Microstructure and volume resistivity of composites of isotactic polypropylene reinforced with electrically conductive fibers

The effect of processing method on the microstructure and volume resistivity of polypropylene reinforced with nickel-coated graphite (NCG) fibers or stainless steel (SS) fibers is presented. Samples were produced by compression molding, extrusion, and injection molding. The volume resistivity of the composites was measured in three perpendicular test directions to determine anisotropy. The stress and thermal fields experienced during processing determine the ultimate microstructure. The measured resistivity is dependent on this processing-induced microstructure as reflected by the distribution of fiber orientation, length, and concentration. Composites in which the fiber orientation is anisotropic also exhibit anisotropic resistivity.
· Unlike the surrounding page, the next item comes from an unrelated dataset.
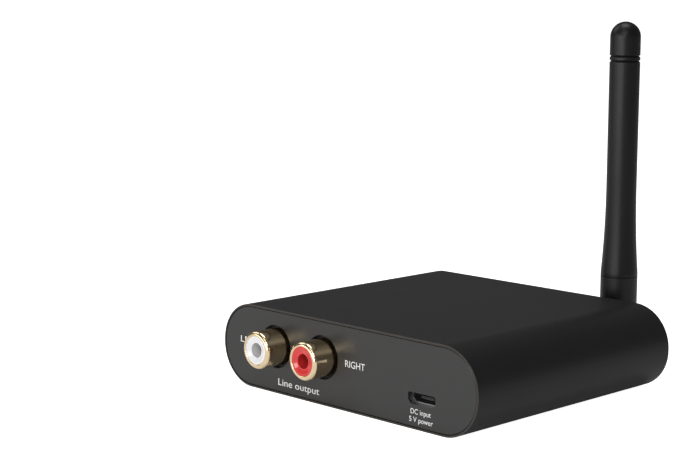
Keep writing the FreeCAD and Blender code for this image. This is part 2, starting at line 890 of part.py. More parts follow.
# ---- knuckle and hinge
def knuckle():
    """Moulded base: a disc that turns on the spigot, and a flat tongue that the mast tilts on."""
    disc = rod(antenna_radius, disc_start, disc_end, antenna_x, antenna_height)
    disc = disc.makeChamfer(0.25, edges_at(disc, "y", disc_start))
    round_end = Part.makeCylinder(
        tongue_radius, 2 * tongue_half, point(antenna_x - tongue_half, hinge_y, antenna_height), X
    )
    stem = block(
        (antenna_x - tongue_half, antenna_x + tongue_half),
        (disc_end, hinge_y),
        (antenna_height - tongue_radius, antenna_height + tongue_radius),
    )
    stem = stem.common(rod(antenna_radius, disc_end, hinge_y, antenna_x, antenna_height))
    body = joined([disc, stem, round_end])
    bore_end = spigot_end + 0.1
    bore = rod(spigot_radius + running_gap, disc_start, bore_end, antenna_x, antenna_height)
    start, end = groove_span()
    bead = pipe(
        spigot_radius + running_gap, spigot_radius - bead_depth, start + 0.05, end - 0.05, antenna_x,
        antenna_height,
    )
    recess = rod(stop_radius, disc_start, disc_start + stop_depth, antenna_x, antenna_height)
    key_angle = 360 - stop_lug_angle - 2 * (swivel_limit + stop_slack)
    key = sector(stop_radius, disc_start, disc_start + stop_depth, antenna_x, antenna_height, -90, key_angle)
    recess = recess.cut(key)
    pin_holes = []
    for side in (-1, 1):
        start_x = min(side * tongue_half, side * (tongue_half - pin_reach - running_gap)) + antenna_x
        hole = Part.makeCylinder(
            pin_radius + running_gap, pin_reach + running_gap, point(start_x, hinge_y, antenna_height), X
        )
        pin_holes.append(hole)
    lead_way = rod(coax_radius + 0.3, bore_end, hinge_y, antenna_x, antenna_height)
    lead_rise = post(coax_radius + 0.3, antenna_height, antenna_height + tongue_radius, antenna_x, hinge_y)
    body = cut_all(body, [bore, recess, lead_way, lead_rise] + pin_holes)
    return body.fuse(bead).removeSplitter()


def hinge_pins():
    """Two stub pins, pressed into the fork's ears and turning in the tongue."""
    pins = []
    for side in (-1, 1):
        inner = side * (tongue_half - pin_reach)
        outer = side * (antenna_radius - 0.55)
        low, high = sorted((inner, outer))
        pins.append(
            Part.makeCylinder(pin_radius, high - low, point(antenna_x + low, hinge_y, antenna_height), X)
        )
    return Part.makeCompound(pins)


def fork_collar():
    """Moulded collar under the mast, with two round ears either side of the tongue."""
    top = seam_height
    lower = antenna_height - antenna_radius
    body = post(antenna_radius, lower, top, antenna_x, hinge_y)
    barrel_half = antenna_radius + 1
    round_bottom = Part.makeCylinder(
        antenna_radius, 2 * barrel_half, point(antenna_x - barrel_half, hinge_y, antenna_height), X
    )
    above = block(
        (antenna_x - barrel_half, antenna_x + barrel_half),
        (hinge_y - barrel_half, hinge_y + barrel_half),
        (antenna_height, top),
    )
    body = body.common(joined([round_bottom, above]))
    slot_half = tongue_half + fork_gap
    slot_radius = tongue_radius + 0.3
    slot = joined([
        Part.makeCylinder(
            slot_radius, 2 * slot_half, point(antenna_x - slot_half, hinge_y, antenna_height), X
        ),
        block(
            (antenna_x - slot_half, antenna_x + slot_half),
            (hinge_y - barrel_half, hinge_y + barrel_half),
            (lower - 1, antenna_height),
        ),
        block(
            (antenna_x - slot_half, antenna_x + slot_half),
            (hinge_y - barrel_half, hinge_y),
            (antenna_height - 1, antenna_height + slot_radius),
        ),
    ])
    side_slot = block(
        (antenna_x - slot_half, antenna_x + slot_half),
        (hinge_y, hinge_y + barrel_half),
        (antenna_height - 1, antenna_height + slot_radius * 0.75),
    )
    spigot = post(collar_spigot_radius, top, top + collar_spigot_height, antenna_x, hinge_y)
    body = cut_all(body, [slot, side_slot]).fuse(spigot)
    lead = post(coax_radius + coax_gap, antenna_height, top + collar_spigot_height, antenna_x, hinge_y)
    holes = []
    for side in (-1, 1):
        low, high = sorted((0, side * (antenna_radius - 0.55)))
        holes.append(
            Part.makeCylinder(pin_radius, high - low, point(antenna_x + low, hinge_y, antenna_height), X)
        )
    return cut_all(body, [lead] + holes).removeSplitter()


# ---- mast
def flare_radius():
    """Radius of the long arc that leads from the mast's foot up to its straight part."""
    step = antenna_radius - mast_radius
    rise = flare_end - flare_start
    return (step * step + rise * rise) / (2 * step)


def flare_width(z):
    """Mast radius at a height on the flare."""
    long_radius = flare_radius()
    return mast_radius + long_radius - math.sqrt(long_radius ** 2 - (flare_end - z) ** 2)


def mast_sleeve():
    """Soft cover: straight foot, long concave flare, straight mast, two fine grooves and a round tip."""
    bottom = seam_height + seam_gap
    dome_centre = mast_top - mast_radius
    middle = (flare_start + flare_end) / 2

    def at(radius, z):
        return point(radius, 0, z)

    edges = [
        Part.makeLine(at(0, bottom), at(antenna_radius - 0.12, bottom)),
        Part.makeLine(at(antenna_radius - 0.12, bottom), at(antenna_radius, bottom + 0.12)),
        Part.makeLine(at(antenna_radius, bottom + 0.12), at(antenna_radius, flare_start)),
        Part.Arc(
            at(antenna_radius, flare_start), at(flare_width(middle), middle), at(mast_radius, flare_end)
        ).toShape(),
    ]
    last = at(mast_radius, flare_end)
    for height in groove_heights:
        low = at(mast_radius, height - groove_half)
        bottom_point = at(mast_radius - groove_depth, height)
        high = at(mast_radius, height + groove_half)
        edges.append(Part.makeLine(last, low))
        edges.append(Part.makeLine(low, bottom_point))
        edges.append(Part.makeLine(bottom_point, high))
        last = high
    side = at(mast_radius, dome_centre)
    lean = math.sqrt(0.5) * mast_radius
    edges.append(Part.makeLine(last, side))
    edges.append(Part.Arc(side, at(lean, dome_centre + lean), at(0, mast_top)).toShape())
    edges.append(Part.makeLine(at(0, mast_top), at(0, bottom)))
    profile = Part.Face(Part.Wire(edges))
    cover = profile.revolve(point(0, 0, 0), Z, 360)
    cover.translate(point(antenna_x, hinge_y, 0))
    seat = post(collar_spigot_radius, bottom, seam_height + collar_spigot_height, antenna_x, hinge_y)
    bore = post(mast_bore_radius, seam_height + collar_spigot_height, mast_bore_top, antenna_x, hinge_y)
    return cut_all(cover, [seat, bore])


def mast_coax():
    return post(coax_radius, antenna_height + tongue_radius + 1.0, radiator_top, antenna_x, hinge_y)


def radiator_sleeve():
    """Brass tube, closed at its top, that the coax passes up through."""
    tube = post(radiator_radius, radiator_bottom, radiator_top, antenna_x, hinge_y)
    inside = post(radiator_radius - 0.35, radiator_bottom, radiator_top - 0.5, antenna_x, hinge_y)
    return cut_all(tube, [inside, post(coax_radius, radiator_bottom, radiator_top, antenna_x, hinge_y)])


def radiator_whip():
    return post(whip_radius, radiator_top, whip_top, antenna_x, hinge_y)


# ---- pairing button and status light
def switch_front():
    return rear_panel_back - 1.0


def switch_body():
    """Side-pressed switch standing at the board's edge."""
    depth = 3.6
    span = (switch_front() - depth, switch_front())
    body = block((button_x - 3.1, button_x + 3.1), span, (board_top, control_height + 3.0))
    pocket = rod(plunger_radius + 0.15, switch_front() - 2.2, switch_front(), button_x, control_height)
    return body.cut(pocket)


def plunger_front():
    return rear_panel_back - 0.4


def switch_plunger():
    start = switch_front() - 2.2 + button_travel + 0.3
    return rod(plunger_radius, start, plunger_front(), button_x, control_height)


def button_cap():
    flange_back = rear_panel_back - 0.05
    flange = rod(button_radius + 0.7, plunger_front(), flange_back, button_x, control_height)
    face = rear_face + button_proud
    shank = rod(button_radius, plunger_front(), face, button_x, control_height)
    shank = shank.makeFillet(0.35, edges_at(shank, "y", face))
    return joined([flange, shank])


def light_leads():
    return [light_x - 1.27, light_x + 1.27]


def light_back():
    return rear_panel_back - 4.0


def light_lead_y():
    return light_back() - 1.6


def status_light():
    """Moulded lens with a round nose that shows through the panel."""
    nose = rear_face + 0.5
    body = rod(light_radius, light_back(), nose, light_x, control_height)
    body = body.makeFillet(light_radius * 0.8, edges_at(body, "y", nose))
    return joined([body, rod(light_radius + 0.35, light_back(), light_back() + 0.9, light_x, control_height)])


def light_lead_wires():
    wires = []
    half = 0.22
    for x in light_leads():
        lead_y = light_lead_y()
        height = (control_height - half, control_height + half)
        along = block((x - half, x + half), (lead_y - half, light_back()), height)
        down = block(
            (x - half, x + half), (lead_y - half, lead_y + half),
            (board_bottom - tail_below_board, control_height + half),
        )
        wires.append(joined([along, down]))
    return Part.makeCompound(wires)


def light_holder():
    """Small block that holds the light at the height of its hole."""
    span = (light_back() + 0.9, rear_panel_back - 0.6)
    body = block((light_x - 2.4, light_x + 2.4), span, (board_top, control_height + 2.2))
    return body.cut(rod(light_radius, *span, light_x, control_height))


nodes = {
    "sleeve": sleeve,
    "jack_panel": jack_panel,
    "jack_panel_gasket": jack_panel_gasket,
    "antenna_panel": antenna_panel,
    "panel_screws": panel_screws,
    "circuit_board": circuit_board,
    "jack_housing": jack_housing,
    "jack_ground_lugs": ground_lugs,
    "port_shell": port_shell,
    "port_tongue": port_tongue,
    "port_contacts": port_contact_strips,
    "radio_module_board": module_board,
    "radio_shield_can": shield_can,
    "radio_chip": radio_chip,
    "radio_crystal": crystal,
    "audio_converter_chip": lambda: leaded_chip(-8.0, -2.0, 4.4, 6.5, 10, 0.65),
    "line_driver_chip": lambda: leaded_chip(-22.0, -1.0, 3.9, 4.9, 4, 1.27),
    "voltage_regulator": voltage_regulator,
    "power_inductor": power_inductor,
    "electrolytic_capacitors": electrolytic_capacitors,
    "ceramic_capacitors": ceramic_capacitors,
    "resistors": resistors,
    "switch_body": switch_body,
    "switch_plunger": switch_plunger,
    "button_cap": button_cap,
    "status_light": status_light,
    "status_light_leads": light_lead_wires,
    "status_light_holder": light_holder,
    "bulkhead_jack": bulkhead_jack,
    "bulkhead_insulator": bulkhead_insulator,
    "bulkhead_contact": bulkhead_contact,
    "toothed_washer": toothed_washer,
    "panel_nut": panel_nut,
    "antenna_lead": antenna_lead,
    "antenna_lead_socket": lead_socket,
    "antenna_lead_plug": lead_plug,
    "antenna_plug_core": plug_core,
    "antenna_plug_insulator": plug_insulator,
    "antenna_plug_pin": plug_pin,
    "nut_retainer": nut_retainer,
    "coupling_nut": coupling_nut,
    "knuckle": knuckle,
    "hinge_pins": hinge_pins,
    "fork_collar": fork_collar,
    "mast_sleeve": mast_sleeve,
    "mast_coax": mast_coax,
    "radiator_sleeve": radiator_sleeve,
    "radiator_whip": radiator_whip,
}

os.makedirs("parts", exist_ok=True)
for name, make in nodes.items():
    make().exportStep(f"parts/{name}.step")
for side, jack_x in jack_places.items():
    barrel(jack_x).exportStep(f"parts/jack_barrel_{side}.step")
    insulator(jack_x).exportStep(f"parts/jack_insulator_{side}.step")
    socket_contact(jack_x).exportStep(f"parts/jack_contact_{side}.step")
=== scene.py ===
"""The looks of a desktop wireless audio receiver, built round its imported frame, in metres."""
import math

import bmesh
import bpy
from mathutils import Matrix, Vector


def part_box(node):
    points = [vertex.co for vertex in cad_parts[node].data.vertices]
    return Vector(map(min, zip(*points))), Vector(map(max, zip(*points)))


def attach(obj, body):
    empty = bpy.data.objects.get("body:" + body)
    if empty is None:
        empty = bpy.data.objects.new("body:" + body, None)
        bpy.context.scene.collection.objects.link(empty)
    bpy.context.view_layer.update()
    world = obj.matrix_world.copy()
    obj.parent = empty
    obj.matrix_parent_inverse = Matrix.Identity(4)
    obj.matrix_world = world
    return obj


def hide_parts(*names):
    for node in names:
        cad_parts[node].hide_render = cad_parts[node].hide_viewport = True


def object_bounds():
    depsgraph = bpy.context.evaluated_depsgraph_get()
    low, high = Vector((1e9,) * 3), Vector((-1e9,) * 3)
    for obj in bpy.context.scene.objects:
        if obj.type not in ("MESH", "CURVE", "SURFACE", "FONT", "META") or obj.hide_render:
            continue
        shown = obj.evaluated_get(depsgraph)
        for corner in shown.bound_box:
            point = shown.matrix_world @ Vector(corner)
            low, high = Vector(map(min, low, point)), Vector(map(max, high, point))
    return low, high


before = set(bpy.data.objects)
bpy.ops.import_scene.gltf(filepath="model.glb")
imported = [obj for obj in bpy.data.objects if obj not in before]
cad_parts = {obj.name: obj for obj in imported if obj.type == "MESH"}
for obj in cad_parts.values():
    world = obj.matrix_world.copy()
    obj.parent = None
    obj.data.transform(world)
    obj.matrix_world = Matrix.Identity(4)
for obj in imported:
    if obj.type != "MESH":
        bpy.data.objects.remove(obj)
cad_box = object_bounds()
mm = 0.001

# ---------------------------------------------------------------- sleeve
# The case is one length of extruded aluminium with rounded sides. It is bead blasted after cutting,
# then anodised black, so it is an even satin with a very fine grain. The sawn mouths are chamfered,
# and a paler tone painted on their rims is a painted highlight for the light the chamfers catch.


def new_group(name, inputs, outputs):
    """A shader node group with its input and output nodes, ready to be filled."""
    group = bpy.data.node_groups.new(name, "ShaderNodeTree")
    for label, kind, value in inputs:
        socket = group.interface.new_socket(label, in_out="INPUT", socket_type="NodeSocket" + kind)
        socket.default_value = value
    for label, kind in outputs:
        group.interface.new_socket(label, in_out="OUTPUT", socket_type="NodeSocket" + kind)
    return group, group.nodes.new("NodeGroupInput"), group.nodes.new("NodeGroupOutput")


def math_node(tree, operation, first, second=None):
    """A Math node whose inputs are sockets or plain numbers; returns its result."""
    node = tree.nodes.new("ShaderNodeMath")
    node.operation = operation
    for index, value in enumerate((first, second)):
        if isinstance(value, bpy.types.NodeSocket):
            tree.links.new(value, node.inputs[index])
        elif value is not None:
            node.inputs[index].default_value = value
    return node.outputs[0]


def noise_node(tree, vector, scale, detail=2.0):
    """A noise texture's value over a vector."""
    node = tree.nodes.new("ShaderNodeTexNoise")
    tree.links.new(vector, node.inputs["Vector"])
    node.inputs["Detail"].default_value = detail
    if isinstance(scale, bpy.types.NodeSocket):
        tree.links.new(scale, node.inputs["Scale"])
    else:
        node.inputs["Scale"].default_value = scale
    return node.outputs["Fac"]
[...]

Volume resistivity is lowest in the principal direction of fiber orientation. Samples with the greatest fiber length become conductive at the lowest fiber loadings. Resistivity decreases with an increase in fiber loading, but concentration gradients are often produced, especially in the injection molded samples. High fiber concentrations generally resulted in poor dispersion and wetting. The intertwining and bending of the SS fibers make processing difficult. A comparison between the two types of fibers reveals that, for the systems considered in this study, the SS fibers impart conductivity at lower loadings, but that the NCG fiber composites are ultimately more conductive.